Now, consider what is said:
18:24 says that “by all these” the nations in Canaan have become unclean, but 18:25 also says that the land became unclean.
What was the result of that?
18:25 says that the result was the Lord punishing the land (not the people) and the land vomiting out the people who lived on it. That’s a rather graphic and disgusting image. The people who lived in Canaan were so wicked that the land itself couldn’t stand their ‘moral flavor’ and so it vomited those people out.
Following that, there’s a warning within the warning. 18:26-28 warns Israel to keep the Lords commands and not perform the wicked sexual acts of the nations that came before them. The reason for that warning is given in 18:28: “lest the land vomit you out when you make it unclean, as it vomited out the nation that was before you.
Call me crazy, but that seems like universal language. 18:29 seems to talk in universal language too: “For everyone who does any of these abominations, the persons who do them shall be cut off from among their people.“
18:28-29 don’t contain an unconditional promise as much as it is it is a universal principle. Remember that Canaan didn’t have the law of God before; this whole passage is recorded in the law that God was in the process of delivering to Israel. The Canaanites had God’s moral law written on their hearts, in the rough form of their consciences, but those conscience had been turned to scar tissue long ago. Since they weren’t going to clean up their practice, the land was going to have to clean up their presence.
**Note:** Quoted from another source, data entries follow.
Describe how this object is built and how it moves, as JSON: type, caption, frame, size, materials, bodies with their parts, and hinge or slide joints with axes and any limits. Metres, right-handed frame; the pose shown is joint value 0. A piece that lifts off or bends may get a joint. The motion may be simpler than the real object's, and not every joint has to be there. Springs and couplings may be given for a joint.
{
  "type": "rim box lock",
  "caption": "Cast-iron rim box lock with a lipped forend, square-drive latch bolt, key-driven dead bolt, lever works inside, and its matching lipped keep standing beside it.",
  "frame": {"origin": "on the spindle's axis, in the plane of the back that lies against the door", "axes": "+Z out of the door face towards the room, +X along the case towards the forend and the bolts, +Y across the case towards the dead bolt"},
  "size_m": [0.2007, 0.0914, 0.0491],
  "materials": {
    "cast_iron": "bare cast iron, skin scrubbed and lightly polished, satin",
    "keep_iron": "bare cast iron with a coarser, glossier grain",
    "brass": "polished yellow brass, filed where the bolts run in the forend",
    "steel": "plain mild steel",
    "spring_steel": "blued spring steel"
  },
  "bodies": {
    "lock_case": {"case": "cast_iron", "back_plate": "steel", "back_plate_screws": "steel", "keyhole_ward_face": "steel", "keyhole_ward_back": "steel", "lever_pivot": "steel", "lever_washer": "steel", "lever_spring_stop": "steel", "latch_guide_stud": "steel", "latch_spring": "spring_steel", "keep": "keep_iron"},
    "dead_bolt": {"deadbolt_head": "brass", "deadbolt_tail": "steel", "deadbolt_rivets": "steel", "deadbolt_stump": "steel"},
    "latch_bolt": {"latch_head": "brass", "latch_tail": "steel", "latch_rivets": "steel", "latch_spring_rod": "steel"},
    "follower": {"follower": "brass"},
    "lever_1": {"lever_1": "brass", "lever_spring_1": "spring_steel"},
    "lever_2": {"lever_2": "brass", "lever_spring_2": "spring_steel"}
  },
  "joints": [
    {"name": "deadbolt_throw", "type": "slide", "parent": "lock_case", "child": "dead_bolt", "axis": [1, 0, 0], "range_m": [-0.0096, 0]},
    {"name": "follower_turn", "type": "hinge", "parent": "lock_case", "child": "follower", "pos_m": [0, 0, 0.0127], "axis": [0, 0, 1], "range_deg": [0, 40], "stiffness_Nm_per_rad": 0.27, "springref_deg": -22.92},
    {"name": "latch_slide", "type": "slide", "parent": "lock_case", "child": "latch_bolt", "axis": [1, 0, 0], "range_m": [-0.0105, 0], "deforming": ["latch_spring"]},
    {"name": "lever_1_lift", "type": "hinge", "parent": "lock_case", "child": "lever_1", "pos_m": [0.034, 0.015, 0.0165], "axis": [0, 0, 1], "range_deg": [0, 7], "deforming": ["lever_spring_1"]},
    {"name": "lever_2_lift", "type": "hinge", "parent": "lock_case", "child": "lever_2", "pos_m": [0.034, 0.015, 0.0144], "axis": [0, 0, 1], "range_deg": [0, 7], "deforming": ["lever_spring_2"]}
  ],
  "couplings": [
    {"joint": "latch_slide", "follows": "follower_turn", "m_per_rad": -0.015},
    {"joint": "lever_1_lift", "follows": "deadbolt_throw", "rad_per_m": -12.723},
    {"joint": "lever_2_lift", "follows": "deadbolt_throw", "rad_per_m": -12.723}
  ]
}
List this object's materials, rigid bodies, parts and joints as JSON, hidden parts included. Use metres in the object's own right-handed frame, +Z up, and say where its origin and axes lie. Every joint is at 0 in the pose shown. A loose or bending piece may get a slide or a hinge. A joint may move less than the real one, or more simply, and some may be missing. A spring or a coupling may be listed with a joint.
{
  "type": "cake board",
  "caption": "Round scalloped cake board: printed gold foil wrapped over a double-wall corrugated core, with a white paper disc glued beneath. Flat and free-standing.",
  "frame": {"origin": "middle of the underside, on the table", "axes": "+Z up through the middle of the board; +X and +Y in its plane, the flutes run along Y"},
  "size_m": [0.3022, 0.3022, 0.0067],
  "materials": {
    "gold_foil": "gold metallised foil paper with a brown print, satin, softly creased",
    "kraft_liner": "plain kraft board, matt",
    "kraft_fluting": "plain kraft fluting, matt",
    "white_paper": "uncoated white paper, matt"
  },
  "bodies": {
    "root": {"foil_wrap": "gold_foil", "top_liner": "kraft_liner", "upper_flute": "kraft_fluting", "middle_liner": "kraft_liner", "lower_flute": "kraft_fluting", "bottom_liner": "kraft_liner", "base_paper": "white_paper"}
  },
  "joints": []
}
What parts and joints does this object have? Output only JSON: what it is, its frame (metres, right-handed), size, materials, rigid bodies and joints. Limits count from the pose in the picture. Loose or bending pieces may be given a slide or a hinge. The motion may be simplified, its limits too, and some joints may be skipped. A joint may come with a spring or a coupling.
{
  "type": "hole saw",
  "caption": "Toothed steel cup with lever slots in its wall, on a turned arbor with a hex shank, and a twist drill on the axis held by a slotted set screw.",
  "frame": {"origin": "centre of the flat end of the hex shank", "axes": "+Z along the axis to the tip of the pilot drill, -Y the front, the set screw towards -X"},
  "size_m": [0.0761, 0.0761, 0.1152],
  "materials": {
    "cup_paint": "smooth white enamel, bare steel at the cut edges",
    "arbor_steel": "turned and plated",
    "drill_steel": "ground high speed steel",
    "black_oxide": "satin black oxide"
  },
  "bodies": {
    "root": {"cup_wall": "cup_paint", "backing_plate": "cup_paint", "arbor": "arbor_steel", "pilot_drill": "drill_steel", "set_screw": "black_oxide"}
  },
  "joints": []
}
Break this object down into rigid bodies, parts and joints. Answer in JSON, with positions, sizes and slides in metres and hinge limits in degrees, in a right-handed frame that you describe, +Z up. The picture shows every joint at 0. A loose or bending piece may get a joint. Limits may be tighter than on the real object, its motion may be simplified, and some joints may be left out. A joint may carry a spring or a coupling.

18:30 then gives the logical conclusion to this whole passage: Don’t do these things. God also seals the deal with the phrase: “I am the Lord your God.” In other words, you Israelites are getting a little special insight into these matters from the one person who knows what’s really going on in Canaan.
I think you now may understand why this section of Scripture has been on my mind. There’re two common ideas in North America:
1. God will forgive anything because he’s loving at the expense of all his other attributes combined.
2. God has a special relationship with America.
Given what Leviticus 18 says, even if both were true (and they’re not), it wouldn’t matter. The whole equation in Leviticus 18 is that sexually immoral practice defiles the land, and the land will take action on behalf of God, regardless of who’s living on it. Even though Israel was God’s chosen people, when it comes to the practices listed in Leviticus 18, Israel and Canaan were identical; the land was no respecter of persons.
Now for clarity, I’m not saying that the land is somehow actually conscious or physically dishing out justice on its own in some utterly ridiculous way.
The whole passage is a metaphor illustrating the sheer depth of moral confusion associated with these sins. What that means is that people who perform these actions are, morally speaking, dumber than dirt…but there’s also something else. When any nation sinks to the level of the practices of Canaan, God delivers mass judgment in the form of some sort of national punishment using the land.
I could get into all the various things that such a curse would look like (i.e. famine, disease, etc.) but that’s a whole other post in and of itself.
But consider this: both Canada and the US are one step away from the bottom of that list. Once either nation descends the final rung on the ladder, all bets are off. I don’t know what’s going to happen, but looking at what eventually happened to Canaan and Israel, I’d say it’s going to be a “mass graves” kind of bad.